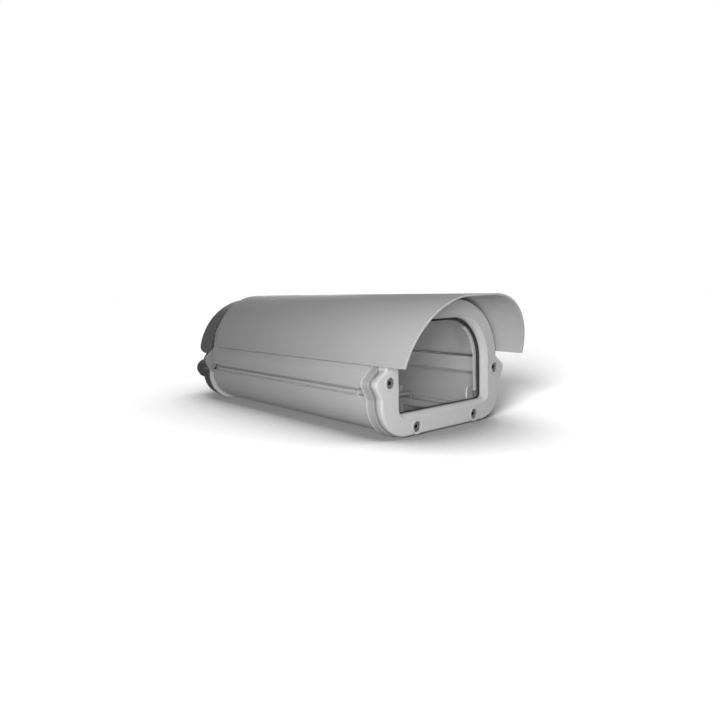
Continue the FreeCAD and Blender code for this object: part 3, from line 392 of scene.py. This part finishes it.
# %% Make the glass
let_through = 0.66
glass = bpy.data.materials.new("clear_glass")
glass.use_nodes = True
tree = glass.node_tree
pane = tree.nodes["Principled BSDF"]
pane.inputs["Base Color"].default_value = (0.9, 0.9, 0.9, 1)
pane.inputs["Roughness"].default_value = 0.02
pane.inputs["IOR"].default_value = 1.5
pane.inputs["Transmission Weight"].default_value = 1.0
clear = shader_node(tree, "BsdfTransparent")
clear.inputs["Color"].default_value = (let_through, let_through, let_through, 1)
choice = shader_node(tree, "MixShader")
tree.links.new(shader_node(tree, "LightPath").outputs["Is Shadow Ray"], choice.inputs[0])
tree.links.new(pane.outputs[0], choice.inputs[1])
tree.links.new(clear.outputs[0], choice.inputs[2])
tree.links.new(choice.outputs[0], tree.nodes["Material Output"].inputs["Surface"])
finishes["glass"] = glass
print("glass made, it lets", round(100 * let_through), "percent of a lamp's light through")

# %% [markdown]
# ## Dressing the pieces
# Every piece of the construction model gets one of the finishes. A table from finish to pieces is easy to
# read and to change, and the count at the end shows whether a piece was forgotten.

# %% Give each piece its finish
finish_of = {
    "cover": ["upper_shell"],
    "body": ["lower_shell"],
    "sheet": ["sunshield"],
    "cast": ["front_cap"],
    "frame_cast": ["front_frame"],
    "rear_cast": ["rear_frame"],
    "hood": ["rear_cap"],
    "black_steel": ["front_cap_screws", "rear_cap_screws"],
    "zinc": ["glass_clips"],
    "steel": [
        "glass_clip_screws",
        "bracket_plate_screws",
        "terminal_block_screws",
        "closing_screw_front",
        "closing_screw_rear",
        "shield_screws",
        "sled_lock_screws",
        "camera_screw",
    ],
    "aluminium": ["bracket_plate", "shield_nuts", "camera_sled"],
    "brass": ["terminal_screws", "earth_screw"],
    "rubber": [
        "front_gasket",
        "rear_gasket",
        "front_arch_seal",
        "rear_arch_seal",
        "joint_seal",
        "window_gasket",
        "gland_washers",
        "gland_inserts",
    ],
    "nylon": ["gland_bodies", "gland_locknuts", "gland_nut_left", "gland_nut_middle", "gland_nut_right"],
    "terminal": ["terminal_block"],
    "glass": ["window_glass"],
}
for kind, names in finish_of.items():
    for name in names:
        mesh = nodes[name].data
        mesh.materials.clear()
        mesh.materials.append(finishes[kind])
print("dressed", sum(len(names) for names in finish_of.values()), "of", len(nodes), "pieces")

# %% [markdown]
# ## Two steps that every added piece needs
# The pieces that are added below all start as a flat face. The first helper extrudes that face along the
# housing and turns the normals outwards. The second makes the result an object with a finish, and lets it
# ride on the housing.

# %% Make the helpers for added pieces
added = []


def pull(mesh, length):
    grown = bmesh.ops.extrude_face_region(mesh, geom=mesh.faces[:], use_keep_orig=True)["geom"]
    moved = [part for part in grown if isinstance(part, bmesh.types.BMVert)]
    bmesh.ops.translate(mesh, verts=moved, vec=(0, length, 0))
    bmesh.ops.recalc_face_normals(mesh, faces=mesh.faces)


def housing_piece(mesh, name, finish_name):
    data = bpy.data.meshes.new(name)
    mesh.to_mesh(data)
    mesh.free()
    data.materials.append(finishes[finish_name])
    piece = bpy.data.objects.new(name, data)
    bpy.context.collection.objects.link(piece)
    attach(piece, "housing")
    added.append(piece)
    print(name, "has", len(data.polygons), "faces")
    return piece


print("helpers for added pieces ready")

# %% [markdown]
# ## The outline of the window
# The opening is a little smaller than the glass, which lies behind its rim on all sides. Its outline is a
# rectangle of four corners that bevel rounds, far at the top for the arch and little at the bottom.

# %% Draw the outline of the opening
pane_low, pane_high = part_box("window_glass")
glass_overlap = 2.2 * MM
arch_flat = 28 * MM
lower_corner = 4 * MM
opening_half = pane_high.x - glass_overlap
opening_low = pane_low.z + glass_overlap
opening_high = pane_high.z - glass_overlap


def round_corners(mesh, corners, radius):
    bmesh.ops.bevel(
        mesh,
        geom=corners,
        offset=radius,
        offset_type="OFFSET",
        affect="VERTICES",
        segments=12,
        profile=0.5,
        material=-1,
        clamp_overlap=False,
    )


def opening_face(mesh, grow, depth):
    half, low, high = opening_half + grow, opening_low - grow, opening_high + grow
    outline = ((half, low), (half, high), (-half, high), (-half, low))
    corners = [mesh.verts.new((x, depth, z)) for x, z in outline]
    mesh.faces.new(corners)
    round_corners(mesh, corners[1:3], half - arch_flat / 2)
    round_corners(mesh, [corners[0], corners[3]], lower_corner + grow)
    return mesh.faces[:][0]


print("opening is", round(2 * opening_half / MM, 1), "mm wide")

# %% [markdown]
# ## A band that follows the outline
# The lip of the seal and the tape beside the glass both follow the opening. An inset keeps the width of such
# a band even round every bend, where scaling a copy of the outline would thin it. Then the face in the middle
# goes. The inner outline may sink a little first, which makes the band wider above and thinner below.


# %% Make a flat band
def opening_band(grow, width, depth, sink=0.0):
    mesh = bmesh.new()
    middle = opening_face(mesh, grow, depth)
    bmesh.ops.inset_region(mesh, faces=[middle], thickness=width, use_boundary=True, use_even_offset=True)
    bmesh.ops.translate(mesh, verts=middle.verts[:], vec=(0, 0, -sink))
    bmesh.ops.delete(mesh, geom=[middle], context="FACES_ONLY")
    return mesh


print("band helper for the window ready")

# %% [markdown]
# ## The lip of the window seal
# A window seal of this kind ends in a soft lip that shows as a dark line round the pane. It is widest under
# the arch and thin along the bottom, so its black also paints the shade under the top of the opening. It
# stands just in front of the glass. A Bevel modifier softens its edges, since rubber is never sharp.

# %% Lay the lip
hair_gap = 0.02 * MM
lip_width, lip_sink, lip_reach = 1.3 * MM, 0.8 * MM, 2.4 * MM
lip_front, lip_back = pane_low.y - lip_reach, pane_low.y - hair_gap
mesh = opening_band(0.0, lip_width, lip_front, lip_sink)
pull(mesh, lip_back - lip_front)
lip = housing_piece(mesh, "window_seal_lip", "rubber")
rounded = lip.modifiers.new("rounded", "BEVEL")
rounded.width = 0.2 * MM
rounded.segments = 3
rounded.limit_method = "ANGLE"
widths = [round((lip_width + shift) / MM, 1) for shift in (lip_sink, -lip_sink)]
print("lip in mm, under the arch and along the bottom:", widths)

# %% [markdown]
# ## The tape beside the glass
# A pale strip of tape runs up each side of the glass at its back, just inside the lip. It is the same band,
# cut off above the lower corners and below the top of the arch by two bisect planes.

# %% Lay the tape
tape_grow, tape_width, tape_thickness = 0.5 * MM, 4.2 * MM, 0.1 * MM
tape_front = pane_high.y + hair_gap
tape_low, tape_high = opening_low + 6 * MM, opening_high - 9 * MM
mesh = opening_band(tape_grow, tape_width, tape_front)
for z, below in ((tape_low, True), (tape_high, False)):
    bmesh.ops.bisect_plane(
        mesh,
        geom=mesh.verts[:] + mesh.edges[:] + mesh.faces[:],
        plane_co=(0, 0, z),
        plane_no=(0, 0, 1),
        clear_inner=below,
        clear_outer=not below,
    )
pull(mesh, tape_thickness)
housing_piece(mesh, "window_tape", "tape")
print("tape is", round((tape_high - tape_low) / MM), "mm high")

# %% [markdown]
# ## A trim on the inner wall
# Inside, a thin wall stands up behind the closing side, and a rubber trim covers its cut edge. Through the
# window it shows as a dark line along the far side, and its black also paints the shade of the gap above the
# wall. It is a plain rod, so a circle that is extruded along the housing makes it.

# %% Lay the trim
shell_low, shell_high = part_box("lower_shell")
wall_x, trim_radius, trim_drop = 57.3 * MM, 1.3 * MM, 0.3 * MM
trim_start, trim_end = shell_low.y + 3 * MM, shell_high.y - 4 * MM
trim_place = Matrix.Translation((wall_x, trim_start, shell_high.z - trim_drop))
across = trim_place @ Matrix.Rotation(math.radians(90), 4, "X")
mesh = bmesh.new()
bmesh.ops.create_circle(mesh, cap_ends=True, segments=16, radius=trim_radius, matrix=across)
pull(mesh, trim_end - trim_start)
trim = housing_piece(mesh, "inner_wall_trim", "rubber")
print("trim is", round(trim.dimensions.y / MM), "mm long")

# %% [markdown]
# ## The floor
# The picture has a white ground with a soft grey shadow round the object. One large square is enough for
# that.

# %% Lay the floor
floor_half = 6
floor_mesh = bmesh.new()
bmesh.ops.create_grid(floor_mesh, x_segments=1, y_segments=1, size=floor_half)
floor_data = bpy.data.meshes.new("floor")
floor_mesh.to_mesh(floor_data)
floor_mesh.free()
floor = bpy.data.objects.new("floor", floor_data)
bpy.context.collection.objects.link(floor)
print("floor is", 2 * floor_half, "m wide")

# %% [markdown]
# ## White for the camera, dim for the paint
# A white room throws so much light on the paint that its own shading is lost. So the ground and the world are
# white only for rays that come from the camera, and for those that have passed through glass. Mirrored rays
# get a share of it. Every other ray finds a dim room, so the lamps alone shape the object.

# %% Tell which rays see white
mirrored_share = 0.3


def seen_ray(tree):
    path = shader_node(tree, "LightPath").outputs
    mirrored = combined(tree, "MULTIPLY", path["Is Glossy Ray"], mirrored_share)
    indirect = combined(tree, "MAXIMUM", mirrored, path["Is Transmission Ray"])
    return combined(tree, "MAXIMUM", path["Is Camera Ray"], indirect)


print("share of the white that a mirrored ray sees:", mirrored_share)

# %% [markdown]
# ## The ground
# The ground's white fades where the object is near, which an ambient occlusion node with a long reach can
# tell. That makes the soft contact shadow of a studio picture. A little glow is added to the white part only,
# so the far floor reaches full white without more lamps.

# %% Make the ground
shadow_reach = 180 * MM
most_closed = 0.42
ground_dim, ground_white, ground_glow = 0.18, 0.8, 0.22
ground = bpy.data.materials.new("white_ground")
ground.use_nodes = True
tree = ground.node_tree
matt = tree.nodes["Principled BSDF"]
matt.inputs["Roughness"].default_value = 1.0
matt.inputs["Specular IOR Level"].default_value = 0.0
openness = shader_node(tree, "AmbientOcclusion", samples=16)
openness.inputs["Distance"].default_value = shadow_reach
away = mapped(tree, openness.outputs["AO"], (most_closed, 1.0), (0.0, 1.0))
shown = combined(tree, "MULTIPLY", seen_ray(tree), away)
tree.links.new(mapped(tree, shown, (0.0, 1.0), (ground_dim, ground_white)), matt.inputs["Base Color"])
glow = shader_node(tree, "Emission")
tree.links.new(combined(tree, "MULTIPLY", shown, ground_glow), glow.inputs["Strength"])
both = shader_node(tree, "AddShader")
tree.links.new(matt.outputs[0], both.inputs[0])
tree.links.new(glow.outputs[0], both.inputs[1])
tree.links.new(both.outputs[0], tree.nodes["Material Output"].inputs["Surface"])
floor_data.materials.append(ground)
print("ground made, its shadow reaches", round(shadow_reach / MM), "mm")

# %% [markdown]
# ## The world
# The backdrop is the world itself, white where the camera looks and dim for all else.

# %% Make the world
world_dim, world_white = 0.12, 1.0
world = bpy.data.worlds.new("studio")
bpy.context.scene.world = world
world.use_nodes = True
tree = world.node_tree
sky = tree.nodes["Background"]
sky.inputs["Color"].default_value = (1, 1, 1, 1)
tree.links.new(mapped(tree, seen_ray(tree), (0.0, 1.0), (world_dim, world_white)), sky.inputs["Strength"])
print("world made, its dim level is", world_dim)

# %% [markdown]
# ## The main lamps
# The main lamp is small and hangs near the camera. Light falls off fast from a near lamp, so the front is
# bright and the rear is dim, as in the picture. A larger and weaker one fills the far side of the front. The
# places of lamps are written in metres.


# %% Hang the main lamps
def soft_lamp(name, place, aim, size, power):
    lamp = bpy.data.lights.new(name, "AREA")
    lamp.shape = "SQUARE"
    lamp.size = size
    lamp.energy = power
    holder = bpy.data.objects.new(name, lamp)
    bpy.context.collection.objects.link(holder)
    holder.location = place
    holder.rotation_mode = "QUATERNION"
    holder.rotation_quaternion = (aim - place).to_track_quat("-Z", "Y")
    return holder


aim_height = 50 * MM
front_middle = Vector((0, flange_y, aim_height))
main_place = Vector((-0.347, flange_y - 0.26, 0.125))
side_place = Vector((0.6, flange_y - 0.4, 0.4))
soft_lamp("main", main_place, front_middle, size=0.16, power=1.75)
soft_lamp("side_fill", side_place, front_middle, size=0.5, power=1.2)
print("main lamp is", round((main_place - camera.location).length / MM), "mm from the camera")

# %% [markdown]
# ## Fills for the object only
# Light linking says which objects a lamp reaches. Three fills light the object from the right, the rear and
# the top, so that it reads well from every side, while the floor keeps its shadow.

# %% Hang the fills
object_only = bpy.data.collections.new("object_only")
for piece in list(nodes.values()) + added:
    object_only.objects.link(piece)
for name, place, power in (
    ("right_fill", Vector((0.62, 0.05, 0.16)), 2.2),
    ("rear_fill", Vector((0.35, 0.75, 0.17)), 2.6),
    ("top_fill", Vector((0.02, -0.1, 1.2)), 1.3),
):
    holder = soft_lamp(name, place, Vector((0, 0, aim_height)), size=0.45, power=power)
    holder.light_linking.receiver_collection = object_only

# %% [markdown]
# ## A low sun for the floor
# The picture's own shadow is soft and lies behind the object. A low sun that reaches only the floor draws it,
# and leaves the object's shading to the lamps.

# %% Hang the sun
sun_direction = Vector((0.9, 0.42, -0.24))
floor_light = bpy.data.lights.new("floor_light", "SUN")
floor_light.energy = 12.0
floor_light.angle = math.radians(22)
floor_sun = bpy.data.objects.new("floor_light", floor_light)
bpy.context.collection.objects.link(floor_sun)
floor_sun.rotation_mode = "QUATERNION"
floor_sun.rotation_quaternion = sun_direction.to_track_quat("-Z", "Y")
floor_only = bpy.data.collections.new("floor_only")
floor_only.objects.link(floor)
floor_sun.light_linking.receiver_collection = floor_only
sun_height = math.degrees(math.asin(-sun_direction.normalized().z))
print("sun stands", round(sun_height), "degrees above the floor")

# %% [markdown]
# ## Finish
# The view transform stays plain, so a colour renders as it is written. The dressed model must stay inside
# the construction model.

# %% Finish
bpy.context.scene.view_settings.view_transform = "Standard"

________

#### Set task:
Quote the listing above from its first line to the line with "# read and to", inclusive, and add nothing.

#### Exercise result:
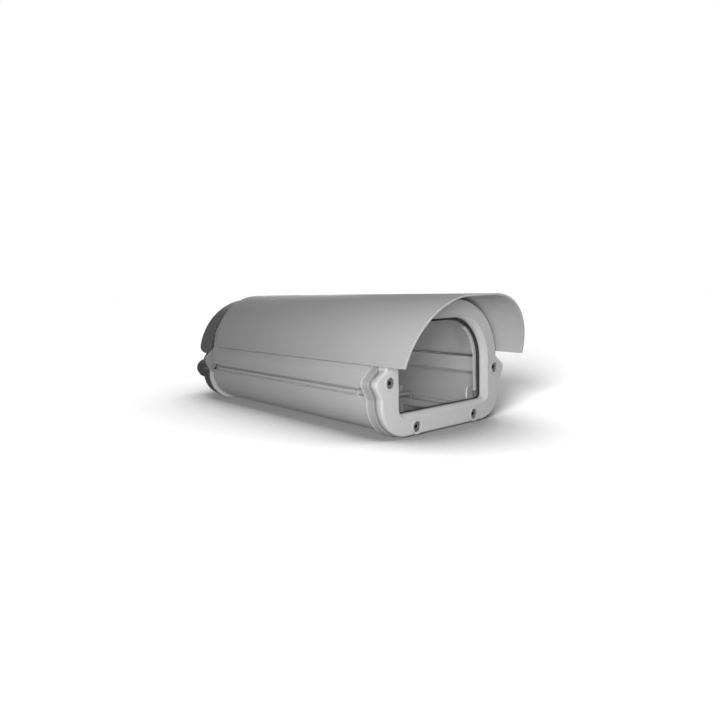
Continue the FreeCAD and Blender code for this object: part 3, from line 392 of scene.py. This part finishes it.
# %% Make the glass
let_through = 0.66
glass = bpy.data.materials.new("clear_glass")
glass.use_nodes = True
tree = glass.node_tree
pane = tree.nodes["Principled BSDF"]
pane.inputs["Base Color"].default_value = (0.9, 0.9, 0.9, 1)
pane.inputs["Roughness"].default_value = 0.02
pane.inputs["IOR"].default_value = 1.5
pane.inputs["Transmission Weight"].default_value = 1.0
clear = shader_node(tree, "BsdfTransparent")
clear.inputs["Color"].default_value = (let_through, let_through, let_through, 1)
choice = shader_node(tree, "MixShader")
tree.links.new(shader_node(tree, "LightPath").outputs["Is Shadow Ray"], choice.inputs[0])
tree.links.new(pane.outputs[0], choice.inputs[1])
tree.links.new(clear.outputs[0], choice.inputs[2])
tree.links.new(choice.outputs[0], tree.nodes["Material Output"].inputs["Surface"])
finishes["glass"] = glass
print("glass made, it lets", round(100 * let_through), "percent of a lamp's light through")

# %% [markdown]
# ## Dressing the pieces
# Every piece of the construction model gets one of the finishes. A table from finish to pieces is easy to
# read and to change, and the count at the end shows whether a piece was forgotten.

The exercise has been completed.